El desmoronamiento de la imagen del responsable en todos y cada uno de sus niveles es un hecho constatable y del que no hay que echar la culpa a la crisis. Hubo un tiempo en el que los distintos estadíos de mando estuvieron recubiertos con un halo de respeto e integridad, como atributos insustituibles para la correcta marcha de los diferentes cometidos que a sus titulares les era dado acometer. Es un recurso fácil atribuir al miedo el afán cumplidor de las gentes, porque también es tentador asociar autoritarismo y obediencia; pero no en todos los casos este respeto venía dado por un poder coercitivo incontestable. Todos hemos conocido maestros y profesores que se hacían venerar no por el uso de ninguna vara lesiva para los muslos, sino por un singular uso de la mesura, la justicia y el saber. O mandos intermedios en las empresas y la Administración Pública dotados de la racionalidad necesaria para evitar conflictos en sus centros de trabajo porque anteponían el diálogo y el conocimiento de la casuística laboral a cualquier otro espurio interés personal de trepar por los escalafones.
Cuando el más alto mandatario del Estado arruina su ejemplaridad marchándose a cazar elefantes invitado por un jeque en el momento en que su país está a punto de ser intervenido, o cuando el mismo presidente del Tribunal Supremo usa su cargo para dilapidar asignaciones públicas en oscuros viajes de placer, ¿qué podemos esperar del jefecillo de turno perdido en cualquier empresa?

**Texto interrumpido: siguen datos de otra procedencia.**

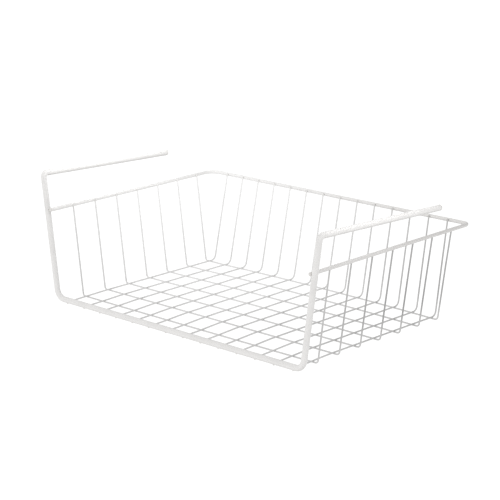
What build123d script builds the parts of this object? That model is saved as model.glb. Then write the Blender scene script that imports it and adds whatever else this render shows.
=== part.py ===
from build123d import *
import math
import os

# Under shelf basket of welded, coated wire
# X runs across the basket, Y from its open front to its back wall, and Z up.
# The origin lies at mid width and mid depth, on the surface that the basket stands on.

# Diameters of the coated wires, and flats round a mesh wire, which measures its diameter across them
frame_wire_diameter = 6.5
rim_wire_diameter = 4.0
mesh_wire_diameter = 1.8
mesh_wire_flats = 10

# Mesh: the long wires run from front to back, the cross wires from side to side below them
long_wire_count = 14
long_wire_pitch = 25.0
cross_wire_count = 7
cross_wire_pitch = 33.4
first_cross_wire_setback = 31.0
back_wall_foot_margin = 7.0
side_wall_foot_margin = 9.5

# The floor lies lower than the bar's axis, and its long wires slope down to pass under the bar
floor_drop = 0.9
front_slope_length = 40.0

# Frame wire: front bar, two uprights that lean outwards and two arms that slide over the shelf
bar_corner_margin = 16.0
upright_flare = 19.0
arm_height = 139.0
arm_length = 193.5
arm_tip_drop = 7.4
arm_tip_spread = 0.8

# Rim wire: level U that carries the tops of the side walls and the back wall, a little wider at the back
rim_height = 99.3
rim_depth = 261.5
rim_back_spread = 3.2
rim_end_overhang = 2.5

# Bend radii, measured on the axis of the wire
bar_bend_radius = 11.0
arm_bend_radius = 8.0
rim_bend_radius = 10.0
front_slope_bend_radius = 60.0
long_wire_bend_radius = 7.0
cross_wire_bend_radius = 5.0

# Cut ends: length of mesh wire beyond the weld at its end, and bevel of the thicker wires' ends
wire_end_overrun = 1.0
frame_end_bevel = 1.0
rim_end_bevel = 0.6


def welded_end(run, rise, seat, side):
    """Slope, run and rise of a wire's straight end, welded to a thicker wire whose axis lies at run and rise.

    The seat is the distance between both axes, and the side is where the end passes, above (1) or below (-1).
    """
    slope = math.atan2(rise, run) + side * math.asin(seat / math.hypot(run, rise))
    length = math.sqrt(run**2 + rise**2 - seat**2) + wire_end_overrun
    return slope, length * math.cos(slope), length * math.sin(slope)


# Sizes that follow from the ones above
frame_radius = frame_wire_diameter / 2
rim_radius = rim_wire_diameter / 2
mesh_radius = mesh_wire_diameter / 2
bar_seat = frame_radius + mesh_radius
rim_seat = rim_radius + mesh_radius
above = 1
below = -1

# The long wires pass below the bar's axis, and their lowest edge or the cross wires' undersides lie at Z zero
front_slope, tip_run, tip_rise = welded_end(front_slope_length, floor_drop, bar_seat, below)
floor_z = max(mesh_radius * math.cos(front_slope) - tip_rise, mesh_wire_diameter + mesh_radius)
bar_z = floor_z + floor_drop
rim_z = bar_z + rim_height
arm_z = bar_z + arm_height

front_y = -(rim_depth + rim_radius - frame_radius) / 2
slope_top_y = front_y + front_slope_length
rim_back_y = front_y + rim_depth
first_cross_wire_y = front_y + first_cross_wire_setback
last_cross_wire_y = first_cross_wire_y + (cross_wire_count - 1) * cross_wire_pitch
back_foot_y = last_cross_wire_y + back_wall_foot_margin

outer_long_wire_x = (long_wire_count - 1) * long_wire_pitch / 2
side_foot_x = outer_long_wire_x + side_wall_foot_margin
bar_corner_x = outer_long_wire_x + bar_corner_margin
arm_x = bar_corner_x + upright_flare

# The rim touches the inner sides of both uprights where it passes them
upright_lean = math.atan2(upright_flare, arm_height)
upright_x_at_rim = bar_corner_x + rim_height * math.tan(upright_lean)
rim_front_x = upright_x_at_rim - (frame_radius + rim_radius) / math.cos(upright_lean)


def rim_x(y):
    """Half width of the rim, on its axis, at a given depth."""
    return rim_front_x + rim_back_spread * (y - front_y) / rim_depth


def cross_wire_z(y):
    """Height of a cross wire on the floor, where it touches the long wires from below."""
    slope_z = floor_z + (slope_top_y - y) * math.tan(front_slope)
    return min(floor_z - mesh_wire_diameter, slope_z - mesh_wire_diameter / math.cos(front_slope))


def start_plane(path, across):
    """Plane square to the start of a wire's axis, turned so that a direction across the wire is its X."""
    return Plane(origin=path @ 0, x_dir=across, z_dir=path % 0)


def mesh_section():
    """Section of a mesh wire, with a flat towards each wire that it crosses or rests on."""
    flat_turn = math.degrees(math.pi / 2 + math.pi / mesh_wire_flats)
    RegularPolygon(mesh_radius, mesh_wire_flats, major_radius=False, rotation=flat_turn)


os.makedirs("parts", exist_ok=True)

# Frame wire: one rod from the left arm's tip, down, along the front bar, up and back to the right arm's tip
with BuildPart() as frame_wire:
    with BuildLine() as frame_path:
        FilletPolyline(
            (-arm_x - arm_tip_spread, front_y + arm_length, arm_z - arm_tip_drop),
            (-arm_x, front_y, arm_z),
            (-bar_corner_x, front_y, bar_z),
            (bar_corner_x, front_y, bar_z),
            (arm_x, front_y, arm_z),
            (arm_x + arm_tip_spread, front_y + arm_length, arm_z - arm_tip_drop),
            radius=(arm_bend_radius, bar_bend_radius, bar_bend_radius, arm_bend_radius),
        )
    with BuildSketch(start_plane(frame_path.line, Axis.X.direction)):
        Circle(frame_radius)
    sweep()
    chamfer(frame_wire.faces().filter_by(GeomType.PLANE).edges(), frame_end_bevel)
frame_wire.part.label = "frame_wire"
export_step(frame_wire.part, "parts/frame_wire.step")

# Rim wire: from the left upright back, across the top of the back wall and forward to the right upright
rim_end_y = front_y - rim_end_overhang
with BuildPart() as rim_wire:
    with BuildLine() as rim_path:
        FilletPolyline(
            (-rim_x(rim_end_y), rim_end_y, rim_z),
            (-rim_x(rim_back_y), rim_back_y, rim_z),
            (rim_x(rim_back_y), rim_back_y, rim_z),
            (rim_x(rim_end_y), rim_end_y, rim_z),
            radius=rim_bend_radius,
        )
    with BuildSketch(start_plane(rim_path.line, Axis.X.direction)):
        Circle(rim_radius)
    sweep()
    chamfer(rim_wire.faces().filter_by(GeomType.PLANE).edges(), rim_end_bevel)
rim_wire.part.label = "rim_wire"
export_step(rim_wire.part, "parts/rim_wire.step")

# Long wires: from under the front bar up a short slope, over the floor, then up the back wall to the rim
_, top_run, top_rise = welded_end(rim_back_y - back_foot_y, rim_z - floor_z, rim_seat, above)
for number in range(long_wire_count):
    wire_x = number * long_wire_pitch - outer_long_wire_x
    with BuildPart() as long_wire:
        with BuildLine() as long_path:
            FilletPolyline(
                (wire_x, slope_top_y - tip_run, floor_z + tip_rise),
                (wire_x, slope_top_y, floor_z),
                (wire_x, back_foot_y, floor_z),
                (wire_x, back_foot_y + top_run, floor_z + top_rise),
                radius=(front_slope_bend_radius, long_wire_bend_radius),
            )
        with BuildSketch(start_plane(long_path.line, Axis.X.direction)):
            mesh_section()
        sweep()
    long_wire.part.label = f"long_wire_{number + 1:02d}"
    export_step(long_wire.part, f"parts/{long_wire.part.label}.step")

# Cross wires: from the rim down the left wall, under the long wires and up the right wall to the rim
for number in range(cross_wire_count):
    wire_y = first_cross_wire_y + number * cross_wire_pitch
    wire_z = cross_wire_z(wire_y)
    _, top_run, top_rise = welded_end(rim_x(wire_y) - side_foot_x, rim_z - wire_z, rim_seat, above)
    with BuildPart() as cross_wire:
        with BuildLine() as cross_path:
            FilletPolyline(
                (-side_foot_x - top_run, wire_y, wire_z + top_rise),
                (-side_foot_x, wire_y, wire_z),
                (side_foot_x, wire_y, wire_z),
                (side_foot_x + top_run, wire_y, wire_z + top_rise),
                radius=cross_wire_bend_radius,
            )
        with BuildSketch(start_plane(cross_path.line, Axis.Y.direction)):
            mesh_section()
        sweep()
    cross_wire.part.label = f"cross_wire_{number + 1:02d}"
    export_step(cross_wire.part, f"parts/{cross_wire.part.label}.step")
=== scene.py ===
"""Under shelf basket of white coated wire: its wires and welds, the stage, the light and the camera."""

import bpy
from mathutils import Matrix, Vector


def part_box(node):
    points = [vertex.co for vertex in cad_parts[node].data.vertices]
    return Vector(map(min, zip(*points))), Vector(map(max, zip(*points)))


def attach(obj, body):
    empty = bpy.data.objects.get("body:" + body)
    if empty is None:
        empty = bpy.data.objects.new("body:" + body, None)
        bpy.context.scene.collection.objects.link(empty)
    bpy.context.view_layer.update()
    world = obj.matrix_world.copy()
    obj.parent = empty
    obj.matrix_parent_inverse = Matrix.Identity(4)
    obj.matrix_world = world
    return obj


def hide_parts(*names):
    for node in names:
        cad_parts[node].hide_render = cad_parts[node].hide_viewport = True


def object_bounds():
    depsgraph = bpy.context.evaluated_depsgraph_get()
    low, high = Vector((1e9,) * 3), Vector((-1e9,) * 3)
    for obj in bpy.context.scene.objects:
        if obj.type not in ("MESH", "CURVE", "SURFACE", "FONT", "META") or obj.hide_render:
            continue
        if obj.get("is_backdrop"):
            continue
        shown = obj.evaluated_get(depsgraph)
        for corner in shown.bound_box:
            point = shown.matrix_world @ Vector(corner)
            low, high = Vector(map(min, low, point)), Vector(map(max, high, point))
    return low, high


bl_info = {
    "name": "Under Shelf Basket",
    "version": (1, 0, 0),
    "blender": (4, 5, 0),
    "location": "View3D > Sidebar > Basket",
    "description": "Coated wires with rounded ends, weld fillets, a pale floor and soft studio light",
    "category": "Object",
}

import math

import bpy
from mathutils import Matrix, Vector, noise

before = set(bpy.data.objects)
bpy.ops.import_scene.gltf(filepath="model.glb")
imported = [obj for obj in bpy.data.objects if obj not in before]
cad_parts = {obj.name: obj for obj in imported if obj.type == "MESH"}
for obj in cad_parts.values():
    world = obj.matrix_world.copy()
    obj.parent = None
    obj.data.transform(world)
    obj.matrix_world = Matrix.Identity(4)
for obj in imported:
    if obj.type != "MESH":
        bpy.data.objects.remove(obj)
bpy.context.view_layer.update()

BODY = "root"
LONG_WIRES = sorted(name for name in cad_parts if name.startswith("long_wire_"))
CROSS_WIRES = sorted(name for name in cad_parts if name.startswith("cross_wire_"))

# Directions of the frame, and the side of a thicker wire on which a thin one is welded to it
RIGHT = Vector((1, 0, 0))
BACK = Vector((0, 1, 0))
UP = Vector((0, 0, 1))
ABOVE = 1
BELOW = -1

# Faces round each wire, and how much its coat swells and shrinks, as a share of its radius
FRAME_SIDES = 48
FRAME_UNEVENNESS = 0.008
RIM_SIDES = 36
RIM_UNEVENNESS = 0.01
MESH_SIDES = 20
MESH_UNEVENNESS = 0.03
LUMPS_PER_METRE = 90

# Distance between the rings of a wire's straight runs, in metres, and the number of rings in a bend
FRAME_RUN_STEP = 0.005
THIN_RUN_STEP = 0.004
THICK_BEND_STEPS = 20
MESH_BEND_STEPS = 14

# Rounding of cut ends: the rim's as a share of the frame's, the thin wires' as a share of their radius
RIM_END_ROUNDING = 0.6
MESH_END_ROUNDING = 0.7

# Reach of a weld's fillet, as a share of the thinner wire's radius
CROSSING_FILLET = 1.1
BAR_FILLET = 1.05
RIM_FILLET = 0.95

# The floor's sag fades up the walls, and has gone at two thirds of their height
SAG_FADING = 1.5

# Places of the coat's painted light and painted shade, and how far each reaches, in metres
PAINTED_LIGHT_PLACE = (-0.11, 0.05, 0.18)
PAINTED_LIGHT_REACH = 0.28
MESH_PAINTED_SHADE_PLACE = (0.21, 0.04, 0.02)
MESH_PAINTED_SHADE_REACH = 0.25
RIM_PAINTED_SHADE_PLACE = (0.18, 0.12, 0.07)
RIM_PAINTED_SHADE_REACH = 0.42

# Places across the basket and heights up its walls between which the thin wires' painted shade changes, in
# metres
SHADE_WIDTHS = (-0.17, 0.17)
SHADE_HEIGHTS = (0.006, 0.03)

# Share of the back right's painted shade that shows on the floor, and how far behind the bar its coat blends
# in
FLOOR_PAINTED_SHADE_SHARE = 0.45
BAR_BLEND = 0.006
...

Pero, con todo, el agonizante capitalismo al que asistimos no cabe duda de que se perfila como uno de los orígenes de esta pérdida de credibilidad del jefe en su sentido más antonomástico. El fin social de cualquier empresa –ya venda productos o servicios-está siendo eclipsado por el objetivo primordial de ganar dinero (o de evitar perderlo, que ahora se lleva mucho) y se produce en cascada el fenómeno de situar en cada punto de la cadena de mando a la persona más adecuada para ese fin economicista último, con independencia de sus capacidades humanas o su preparación para el trato con sus equipos. Afortunadamente sigue habiendo jefes íntegros, pero es demasiado frecuente el caso de personas aupadas a puestos de alguna responsabilidad con muy dudosos principios de igualdad, mérito o capacidad, ni otros atributos que los teóricos del liderazgo apuntan como deseables. De esta forma muchos directivos se han enriquecido escandalosamente, pero han contribuido a dejar su empresa en bancarrota, al faltar otras calidades emocionales no sujetas al dinero, y no hace falta citar ejemplos. Recuerdo que cuando estudiaba psicología industrial, allá en mis años mozos, Edgar Schein denominaba “modelo racional-económico” a esta práctica empresarial que considera al dinero como único incentivo motivante, olvidando que el jefe debe ofrecer ante todo un modelo y animar a los demás a actuar, pero apuntando al corazón, sabiendo escuchar, y no haciendo valer solo su cargo de forma policial para reafirmar una autoridad light que no ha sido capaz de ganarse de otra forma.